Dresdner Kleinwort's analysts, led by London-based head of credit strategy Willem Sels, scrutinized this quarter's US earnings growth. They concluded that the 12.5 percent average figure is misleading because it measures earnings per share and is distorted by stock buybacks.

Profit growth for the companies in the Standard & Poor's 500 Index is just 9 percent, and 3 percent for all US ones. "With net debt growing at 10 percent, leverage ratios are deteriorating," the Dresdner team wrote in a report this week. "Clearly this is not in line with unchanged credit spreads."

US corporate bonds yield an average of about 96 basis points more than government debt, down from as high as 246 basis points in October 2002 and a five-year average of 111 basis points, according to indexes compiled by Credit Suisse Group.

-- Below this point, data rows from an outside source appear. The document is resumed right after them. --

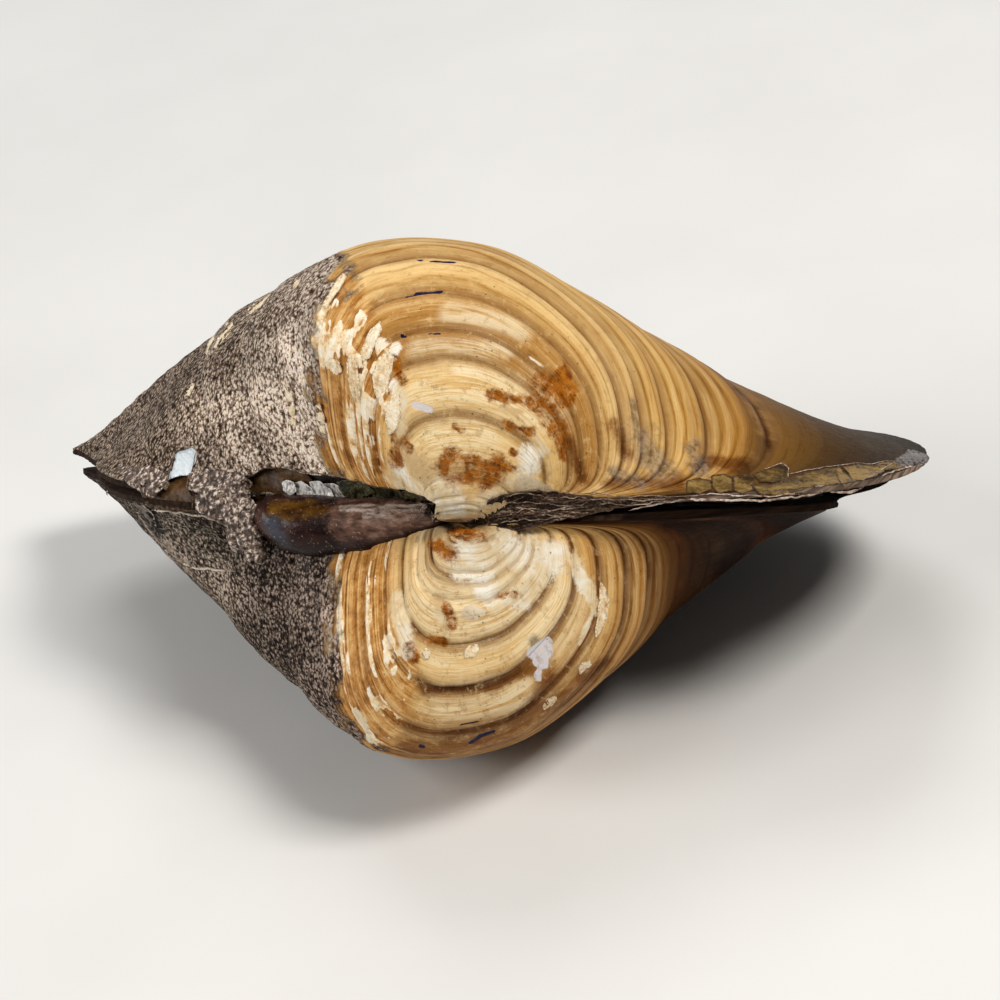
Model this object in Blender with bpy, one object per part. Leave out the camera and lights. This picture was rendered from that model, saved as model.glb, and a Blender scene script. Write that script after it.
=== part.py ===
"""Swollen river mussel shell: two closed valves, the torn ligament and its crumbly stub.

The valves are worked out in the shell's own axes: +X anterior, +Y ventral, +Z towards the left
valve, origin at the beaks, commissure in the plane z = 0. Each growth line is the outline of the
shell at one age, shrunk towards the beak and coiled up about an axis oblique to the hinge. The
whole shell is then laid on its right valve, with the origin under the middle of it.
"""
import math

import bmesh
import bpy
import numpy as np
from mathutils import Euler, Vector

MM = 0.001

# Outlines of the commissure, from under the beak round the anterior end, in millimetres.
ADULT_OUTLINE = (
    (-0.5, 2), (7.5, 3.5), (14, 7.5), (20, 12), (21.5, 21),
    (17.5, 31), (5.5, 38.5), (-11.5, 40), (-28, 36), (-42.5, 29),
    (-51.5, 22.5), (-48, 18.5), (-39.5, 10), (-28.5, 4), (-14, 2),
)
# The rounder outline of the young shell at the same scale; its front hinge line is the adult one.
YOUNG_OUTLINE = ADULT_OUTLINE[:3] + (
    (17.5, 12.5), (17.5, 19), (12.5, 27), (2.5, 35),
    (-13.5, 38), (-23, 36.5), (-31.5, 32), (-37, 26),
    (-38.5, 18.5), (-34.5, 8.5), (-23, 3.5), (-11, 2),
)
YOUNG_AGE = 0.66              # age, as -ln(scale), from which the outline is the young one

# Coiling of the umbo.
COIL_AXIS = math.radians(36)  # angle of the coiling axis to the hinge line
COIL_LIMIT = math.radians(165)
COIL_AGE = 1.35
COIL_POWER = 1.5
HINGE_BLEND = 8.0             # distance below the hinge over which the coiling sets in, mm
HINGE_POWER = 3.0
LEVER_SOFTNESS = 4.0          # rounds off the change to the uncoiled front end of the hinge, mm
UMBO_OVERHANG = 0.65          # how far the umbo leans out over the hinge, as a share of full coiling
BEAK_AGE = 3.1

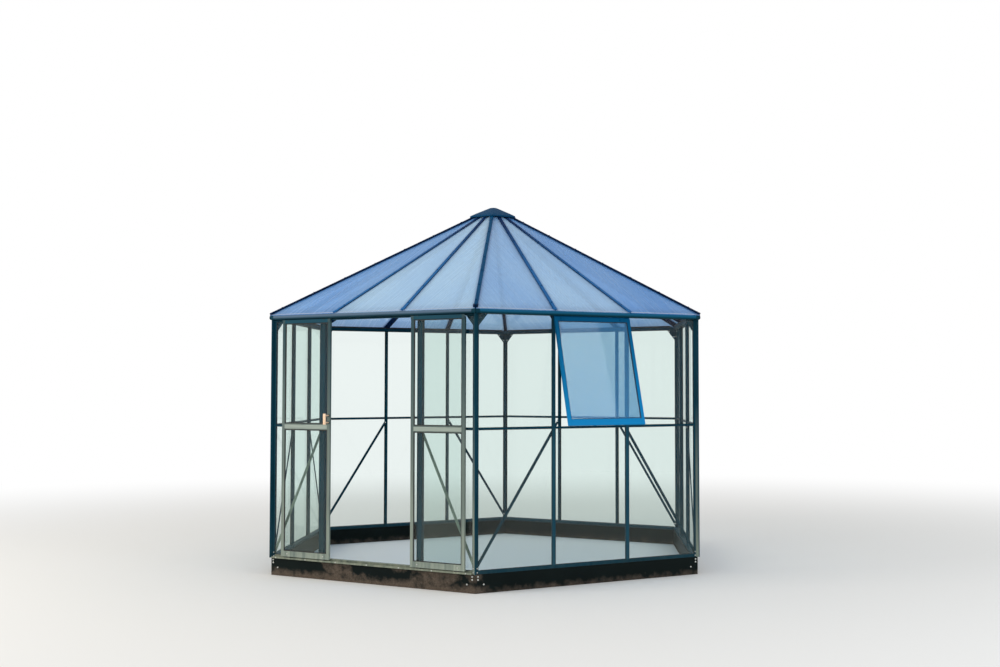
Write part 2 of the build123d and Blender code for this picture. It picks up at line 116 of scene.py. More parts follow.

Spreads on high-yield debt are down to a record low of about 300 basis points, compared with a 20-year average of more than 550 basis points, the indexes show. Spreads on euro- denominated bonds are also near their lowest ever, at about 31 basis points.

Investor appetite for junk bonds shows no signs of waning. Seven years ago, Thai Petrochemical Industry PCL defaulted on its bonds and was declared insolvent with debts of $3.5 billion in Thailand's biggest bankruptcy. This month, the company, now called IRPC PCL, the nation's biggest petrochemicals maker, plans to sell $400 million of new bonds.

The chorus of senior bankers warning that there's danger ahead grows almost daily, with Bank of America Corp. chief executive officer Ken Lewis adding his voice this month.

"We need a deal to go bad, as long as we're not in it," he told the Swiss-American Chamber of Commerce in Zurich last week. "We are close to a time when we'll look back and say we did some stupid things. We need a little more sanity in a period when everyone feels invincible and thinks this is different."

The 2007 value of global mergers and acquisitions topped $2 trillion this week, some 60 percent ahead of the total at this time last year, which ended with a record $3.5 trillion. Investors, though, don't seem to get spooked by takeovers any more.

"Credit spreads continue to go tighter with the market seemingly learning to live with the constant speculation surrounding possible bid targets," says Suki Mann, the senior credit strategist at Societe Generale SA in London. "We're either heading for a spectacular collapse, which would likely be brought about by a major event impacting the global financial system, or we are going to stay like this for a while. We go for the latter."

Economists' forecasts and the shape of the US Treasury yield curve, not to mention former Federal Reserve chairman Alan Greenspan, are still suggesting there's a risk of US recession this year, which would typically hurt creditworthiness and corporate-bond spreads.

The performance of the equity market, however, indicates the economic porridge is still fit for Goldilocks. The Dow Jones Industrial Average is at a record, up almost 8 percent this year, while the S&P 500 index has gained more than 6 percent.

It might not last. "You are seeing mergers and acquisitions tittle-tattle that makes me concerned," Fidelity International Ltd.'s Anthony Bolton said this week. "I can't tell you when it's coming, but I can tell you the precursors are there."

Bolton has successfully called the turn in equity markets twice previously, dumping telecommunications stocks in the first quarter of 2000 and protecting his fund from a decline in UK stocks that ran from April to June last year.

Will company earnings collapse as central-bank efforts to restrain inflation crimp economic growth? Will overly indebted borrowers seduced by central banks' easy-money policies at the start of the decade begin to default in droves? Does the current merger mania, with everyone bidding at premium prices for everyone else, erode lending standards to dangerously low levels?

"To everything (turn, turn, turn), there is a season (turn, turn, turn)," sang Pete Seeger, channeling the Bible's Ecclesiastes text. "A time to gain, a time to lose."

When the credit markets finally turn, there will be plenty of time to lose the gains of recent years.

(Mark Gilbert is a Bloomberg News columnist. The opinions expressed are his own.)